Just like with us humans, doggy dental work can be shockingly expensive, which is all the more reason to make sure your pup gets used to getting her teeth brushed while she's still youngish. The trick to making this a calm, fun, and well-received ritual really all lies in the introduction.
Unfortunately, many well-intentioned pet parents approach toothbrushing in a way that's actually quite terrifying for the dog. It goes something along the lines of this: 1) Chase dog, 2)Grab dog, 3)Hold dog down, 4)Shove toothbrush in dog's face, 5)Force dog's mouth open, 6)Struggle while dog flinches and squirms. This is not fun (not fun for the human, and not fun for the dog, either!) Can you imagine if you were chased, grabbed, held down, approached with some freaky object, and had your mouth pried open? That's some scary stuff!
Happily, toothbrushing doesn't have to be a struggle. I like to introduce toothbrushing in baby-steps. In the beginning, it's as simple as putting a blob of dog toothpaste on your fingertip and letting your puppy lick it off while you praise. Find a toothpaste your dog thinks is yummy (they come in lots of flavors like beef, chicken, peanut butter, etc.) Stick with the simple licking once a day for a few days, or even weeks, depending on your dog's temperament. Once your dog is comfy with the routine, start to gently touch the teeth and gums a little. Remember, there should be absolutely no forcing, holding down, and whatnot. Keep things really casual and easy breezy. Work your way up to gentle circular massage movements for a minute or two. This daily practice on it's own will be a great help in preventative care, but if you want to, you can gradually work your way up to using a small washcloth or a little dog finger brush (you can buy them at pet supply shops, and they look like nubby, rubber finger puppets.) Lastly (if you want to), you can baby-step your way into using an actual dog toothbrush (also available at pet supply shops.)

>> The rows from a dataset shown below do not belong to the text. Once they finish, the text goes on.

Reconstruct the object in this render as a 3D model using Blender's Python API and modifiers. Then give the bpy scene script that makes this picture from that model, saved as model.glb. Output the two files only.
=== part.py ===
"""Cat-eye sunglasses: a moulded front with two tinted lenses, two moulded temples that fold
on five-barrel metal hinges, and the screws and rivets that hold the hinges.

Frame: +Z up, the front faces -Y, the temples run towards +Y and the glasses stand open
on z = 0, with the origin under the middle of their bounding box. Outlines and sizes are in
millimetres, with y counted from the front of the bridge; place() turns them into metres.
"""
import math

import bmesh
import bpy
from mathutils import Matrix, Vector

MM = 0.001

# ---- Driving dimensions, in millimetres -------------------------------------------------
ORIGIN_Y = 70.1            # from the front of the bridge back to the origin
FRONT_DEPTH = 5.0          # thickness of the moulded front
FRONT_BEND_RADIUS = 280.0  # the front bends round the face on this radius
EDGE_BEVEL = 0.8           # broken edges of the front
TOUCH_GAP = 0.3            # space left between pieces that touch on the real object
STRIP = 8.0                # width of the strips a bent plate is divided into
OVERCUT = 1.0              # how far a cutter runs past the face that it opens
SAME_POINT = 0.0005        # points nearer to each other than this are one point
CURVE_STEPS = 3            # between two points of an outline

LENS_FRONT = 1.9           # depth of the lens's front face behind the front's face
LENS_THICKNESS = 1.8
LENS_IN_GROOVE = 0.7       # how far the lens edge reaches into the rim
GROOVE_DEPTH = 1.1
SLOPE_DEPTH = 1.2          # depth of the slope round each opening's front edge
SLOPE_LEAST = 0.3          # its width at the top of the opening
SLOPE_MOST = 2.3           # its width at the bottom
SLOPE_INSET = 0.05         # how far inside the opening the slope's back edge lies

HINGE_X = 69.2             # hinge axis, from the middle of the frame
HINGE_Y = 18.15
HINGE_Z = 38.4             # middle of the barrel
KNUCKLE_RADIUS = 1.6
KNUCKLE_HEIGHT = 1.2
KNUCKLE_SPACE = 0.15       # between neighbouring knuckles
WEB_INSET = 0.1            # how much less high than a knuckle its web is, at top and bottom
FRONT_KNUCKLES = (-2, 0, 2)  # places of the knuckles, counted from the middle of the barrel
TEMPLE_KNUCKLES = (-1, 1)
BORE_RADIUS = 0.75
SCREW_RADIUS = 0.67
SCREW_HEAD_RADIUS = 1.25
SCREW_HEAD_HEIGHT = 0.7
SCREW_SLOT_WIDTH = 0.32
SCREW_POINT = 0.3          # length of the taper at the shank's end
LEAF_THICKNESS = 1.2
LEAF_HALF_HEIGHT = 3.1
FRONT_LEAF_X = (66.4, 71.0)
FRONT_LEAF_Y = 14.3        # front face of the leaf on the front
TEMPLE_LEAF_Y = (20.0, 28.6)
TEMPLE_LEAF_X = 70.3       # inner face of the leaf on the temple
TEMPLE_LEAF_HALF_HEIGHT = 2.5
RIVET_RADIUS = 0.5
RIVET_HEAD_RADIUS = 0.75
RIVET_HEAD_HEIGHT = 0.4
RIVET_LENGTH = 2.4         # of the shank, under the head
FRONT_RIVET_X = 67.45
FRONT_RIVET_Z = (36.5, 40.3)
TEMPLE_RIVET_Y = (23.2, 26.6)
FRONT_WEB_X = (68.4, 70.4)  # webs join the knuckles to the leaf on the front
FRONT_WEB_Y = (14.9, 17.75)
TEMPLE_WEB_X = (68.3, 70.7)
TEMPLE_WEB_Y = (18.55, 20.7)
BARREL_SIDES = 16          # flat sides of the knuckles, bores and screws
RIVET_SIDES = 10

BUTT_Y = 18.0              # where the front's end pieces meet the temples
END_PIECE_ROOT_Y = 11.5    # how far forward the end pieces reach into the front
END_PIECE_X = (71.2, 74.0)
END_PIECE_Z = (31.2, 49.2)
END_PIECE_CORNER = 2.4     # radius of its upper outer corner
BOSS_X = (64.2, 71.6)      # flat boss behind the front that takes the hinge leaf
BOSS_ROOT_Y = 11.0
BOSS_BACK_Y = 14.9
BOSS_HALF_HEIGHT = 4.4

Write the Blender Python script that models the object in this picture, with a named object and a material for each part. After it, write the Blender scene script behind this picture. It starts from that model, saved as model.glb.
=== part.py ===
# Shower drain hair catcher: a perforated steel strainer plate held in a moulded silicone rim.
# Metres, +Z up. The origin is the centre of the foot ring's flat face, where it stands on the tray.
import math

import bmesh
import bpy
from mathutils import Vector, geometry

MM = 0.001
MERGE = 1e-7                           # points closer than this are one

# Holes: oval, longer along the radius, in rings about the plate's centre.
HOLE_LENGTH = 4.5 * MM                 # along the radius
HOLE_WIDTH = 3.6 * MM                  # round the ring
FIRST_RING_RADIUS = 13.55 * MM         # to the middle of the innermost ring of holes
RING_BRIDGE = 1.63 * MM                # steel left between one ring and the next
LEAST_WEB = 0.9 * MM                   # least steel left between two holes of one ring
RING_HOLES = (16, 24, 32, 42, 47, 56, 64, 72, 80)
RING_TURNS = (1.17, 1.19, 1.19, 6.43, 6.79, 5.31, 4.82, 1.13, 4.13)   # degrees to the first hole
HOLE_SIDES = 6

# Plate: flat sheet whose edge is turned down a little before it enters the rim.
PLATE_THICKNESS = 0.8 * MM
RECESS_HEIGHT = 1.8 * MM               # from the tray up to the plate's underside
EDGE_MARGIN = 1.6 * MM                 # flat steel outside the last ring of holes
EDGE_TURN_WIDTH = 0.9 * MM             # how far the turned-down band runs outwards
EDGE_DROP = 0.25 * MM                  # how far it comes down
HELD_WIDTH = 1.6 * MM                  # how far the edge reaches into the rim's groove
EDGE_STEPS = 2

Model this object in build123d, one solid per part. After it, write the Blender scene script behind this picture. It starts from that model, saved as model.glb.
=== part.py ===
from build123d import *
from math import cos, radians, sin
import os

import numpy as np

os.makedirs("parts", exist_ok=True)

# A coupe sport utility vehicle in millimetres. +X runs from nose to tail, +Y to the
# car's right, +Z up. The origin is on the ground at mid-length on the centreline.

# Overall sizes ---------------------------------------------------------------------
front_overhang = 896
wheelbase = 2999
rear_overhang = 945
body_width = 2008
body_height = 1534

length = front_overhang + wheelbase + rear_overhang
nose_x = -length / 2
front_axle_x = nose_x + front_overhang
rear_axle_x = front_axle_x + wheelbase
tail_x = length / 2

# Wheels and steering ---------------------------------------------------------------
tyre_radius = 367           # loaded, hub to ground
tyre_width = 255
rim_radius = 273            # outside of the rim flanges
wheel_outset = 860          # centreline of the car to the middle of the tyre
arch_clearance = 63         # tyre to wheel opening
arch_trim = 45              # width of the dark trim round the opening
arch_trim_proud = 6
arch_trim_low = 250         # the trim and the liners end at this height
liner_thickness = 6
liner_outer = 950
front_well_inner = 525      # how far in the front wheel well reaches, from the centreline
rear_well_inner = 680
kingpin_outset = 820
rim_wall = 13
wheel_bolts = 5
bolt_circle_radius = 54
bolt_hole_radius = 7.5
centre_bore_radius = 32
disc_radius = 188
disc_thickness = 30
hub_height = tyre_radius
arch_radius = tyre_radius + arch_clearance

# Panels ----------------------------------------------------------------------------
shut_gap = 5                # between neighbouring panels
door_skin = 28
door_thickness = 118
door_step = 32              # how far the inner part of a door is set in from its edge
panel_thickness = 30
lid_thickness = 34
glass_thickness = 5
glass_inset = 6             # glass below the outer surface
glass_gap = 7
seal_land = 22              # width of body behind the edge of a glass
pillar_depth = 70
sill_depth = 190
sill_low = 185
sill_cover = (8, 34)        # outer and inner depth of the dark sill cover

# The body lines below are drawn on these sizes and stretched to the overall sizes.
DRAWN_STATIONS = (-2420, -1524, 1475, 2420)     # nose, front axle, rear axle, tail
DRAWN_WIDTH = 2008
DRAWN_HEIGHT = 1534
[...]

Daily (or even just weekly) at-home toothbrushing can help cut back the amount of times your dog will need to get professional vet cleanings, and it can help you avoid more costly surgical dental work, too. My very favorite perk is actually behavioral: if your dog is used to being touched kindly in the mouth every day, it helps to build a bond of trust between you and your pet. A dog who is familiar with having her mouth touched also finds vet and groomer visits much less stressful. Such dogs are less likely to snap at curious, face-poking kidlets, too. It's a win-win-win-win situation!